Вдруг слышу – пыхтит что-то сзади у меня за спиной. Оборачиваюсь. А там отец твой с сеткой от кровати плетется. Вслед за мной, значит, отправился. Не смогла я, доченька, тогда его от себя отвадить, да так и остались мы с ним вместе. Дом построили. Вы с Валентиной появились. 

А я нет-нет и вспоминаю тот день. Надо было гнать его обратно. Глядишь, и жизнь бы по-другому сложилась. 

В комнате воцарилась тишина. Каждая из женщин погрузилась в свои мысли. Лишь маленький Алешка сопел на полу, перекладывая спички из одной коробочки в другую. 

Мария Николаевна, без сомнения, была красивой и обаятельной женщиной. И Ане было безумно жаль ее. Годы, которые Мария Николаевна прожила со своим супругом, стали для нее тяжелым испытанием. Николай пил беспросветно. Бил ее. Однажды ей пришлось в одной сорочке зимой убегать из дома, потому что муж пришел домой не в настроении и кидался на нее с топором. А как-то вообще ушел к любовнице. И они с этой любовницей часто прогуливались под окнами дома. Специально, чтобы Мария все видела. А потом пришел проситься домой, падал, в ногах валялся, чтобы простила. И Мария простила, потому что не могла по-другому. 

Много всего было. Да что вспоминать. Изменить уже ничего не получится.

 

– Дочка, всю жизнь мне твоя бабушка Поля говорила: «Маша, да что ж люди-то скажут», — снова прервала тишину Мария Николаевна, — так и прожила я жизнь с оглядкой на людей. 
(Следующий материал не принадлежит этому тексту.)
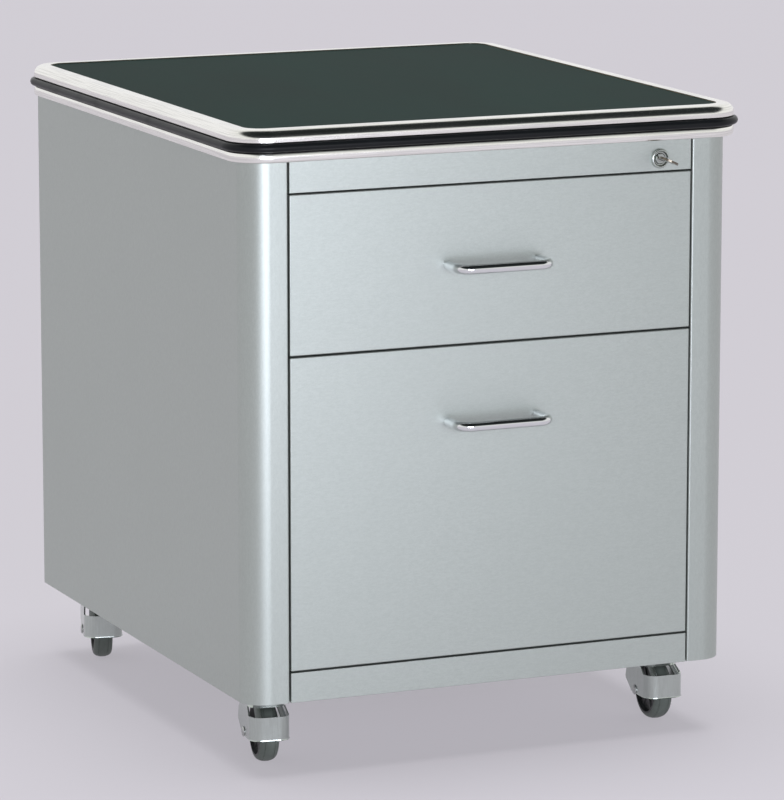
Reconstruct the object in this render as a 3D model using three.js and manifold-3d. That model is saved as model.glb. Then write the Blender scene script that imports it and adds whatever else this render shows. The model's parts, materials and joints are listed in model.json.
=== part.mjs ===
// A two-drawer steel pedestal cabinet on swivel casters: a box drawer over a file drawer.
// Millimetres, +Z up, +X to the right, +Y to the back. The origin is on the floor under the middle.
import * as THREE from 'three';
import { mergeVertices } from 'three/addons/utils/BufferGeometryUtils.js';
import Module from 'manifold-3d';

// ---- Driving sizes of the case
const CASE_WIDTH = 508;
const CASE_DEPTH = 584;
const BASE_RAIL_HEIGHT = 30;
const LOWER_PITCH = 304.8;
const UPPER_PITCH = 155;
const LOCK_RAIL_HEIGHT = 31;
const STILE_WIDTH = 42.5;
const CORNER_RADIUS = 25;
const CASE_SHEET = 1.5;
const STILE_RETURN = 20;
const BACK_FLANGE = 15;
const PAN_FLANGE = 20;
const DECK_FLANGE = 12;
const REVEAL = 1.6;
const GAP = 0.3;

// ---- Worktop and its edge
const TRIM_HEIGHT = 31;
const BEAD_REACH = 10.5;
const BUMPER_REACH = 14.4;
const LIP_COVER = 7;
const LIP_THICKNESS = 0.7;
const LOWER_BEAD_HEIGHT = 10;
const BUMPER_HEIGHT = 8.5;
const BUMPER_SEAT = 5.5;
const MOULDING_BACK = 1.2;
const TOP_SHEET = 2;
const BUMPER_NOSE = 3;

// ---- Drawers
const FRONT_DEPTH = 17.5;
const DRAWER_SHEET = 1.2;
const LINER_FLANGE = 8;
const TRAY_FLOOR_LIFT = 14;
const TRAY_BACK_CLEARANCE = 30;
const UPPER_TRAY_DROP = 30;
const LOWER_TRAY_DROP = 45;
const FILE_RAIL_THICKNESS = 3;
const FILE_RAIL_HEIGHT = 20;
const FILE_RAIL_RISE = 8;

// ---- Drawer slides
const SLIDE_START = 24;
const SLIDE_BACK_CLEARANCE = 34;
const SLIDE_THICKNESS = 12.7;
const SLIDE_HEIGHT = 45;
const SLIDE_SHEET = 1.2;
const SLIDE_BALL_SPACE = 2;
const SLIDE_WEB_GAP = 0.4;
const SLIDE_LIP = 1.5;
const MIDDLE_SET_BACK = 3;
const UPPER_SLIDE_DROP = 66;
const LOWER_SLIDE_DROP = 135.8;

// ---- Slide uprights
const UPRIGHT_DEPTH = 36;
const UPRIGHT_START = 60;
const UPRIGHT_END_CLEARANCE = 70;

// ---- Handles
const HANDLE_CENTRES = 96;
const HANDLE_ROD = 8;
const HANDLE_PROJECTION = 33;
const HANDLE_BEND = 12;
const LOWER_HANDLE_DROP = 74;

// ---- Lock
const LOCK_INSET = 35.7;
const LOCK_DROP = 2.5;
const BARREL_FACE = 19;
const BARREL_BODY = 16;
const BARREL_BORE = 10.8;
const BARREL_FLANGE = 3;
const BARREL_LENGTH = 25;
const BARREL_CHAMFER = 1;
const PLUG_DIAMETER = 10;
const KEY_THICKNESS = 2;
const KEY_BLADE = 7;
const KEY_INSERTION = 18;
const KEY_BOW = 20;
const KEY_REACH = 26;
const KEY_HOLE = 4;
const KEY_REST_TILT = 12;
const CAM_THROW = 8;
const CAM_THICKNESS = 2;
const CAM_PIN = 5;
const CAM_PIN_PLAY = 2.2;
const CAM_HUB = 6.5;
const CAM_PIN_WALL = 1.5;
const CAM_PIN_STAND = 2;
const PLUG_OVERHANG = 1.7;
const LOCK_BAR_GAP = 0.6;
const LOCK_BAR_SHEET = 1.5;
const LOCK_BAR_WIDTH = 14;
const LOCK_BAR_OFFSET = 10.5;
const LOCK_ARM_HEIGHT = 17;
const LOCK_ARM_END = 6;
const LOCK_TAB_HEIGHT = 10;
const LOCK_TAB_LIFT = 1.5;
const CATCH_DROP = 12;
const CATCH_HEIGHT = 10;
const CATCH_PLAY = 1.5;
const CATCH_LENGTH = 17;
const CATCH_CLEARANCE = 1;
const GUIDE_THICKNESS = 3;
const GUIDE_MARGIN = 5;
const GUIDE_CLEARANCE = 0.4;
const LOWER_GUIDE_RISE = 30;
const UPPER_GUIDE_DROP = 50;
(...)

Только сейчас поняла, что ничего эти люди не скажут. Посудачат и забудут. А ты потом вот так и остаешься один на один со своей прожитой жизнью. И воротить уж ничего нельзя. 

Ты, доченька, живи, как сердце велит. Не позволяй другим тобой руководить. Вон какая ты у меня красавица, – улыбнулась Мария Николаевна и чмокнула дочь в макушку.

 

Через несколько месяцев Марии Николаевны не стало. Врачи сказали, что рак беспощаден и сделал свое дело. А Аня винила во всем отца. Это он довел маму до такого состояния. 

Не могла она ему в глаза сказать все, что думает. Так и прожила с болью в сердце и обидой за маму. Когда отец заболев Альцгеймером, уже не мог сам себя обслуживать, ухаживала за ним, сидела рядом бессонными ночами, кормила с ложечки. Как когда-то и маму. Потому что не могла по-другому. А вот простить так и не получилось.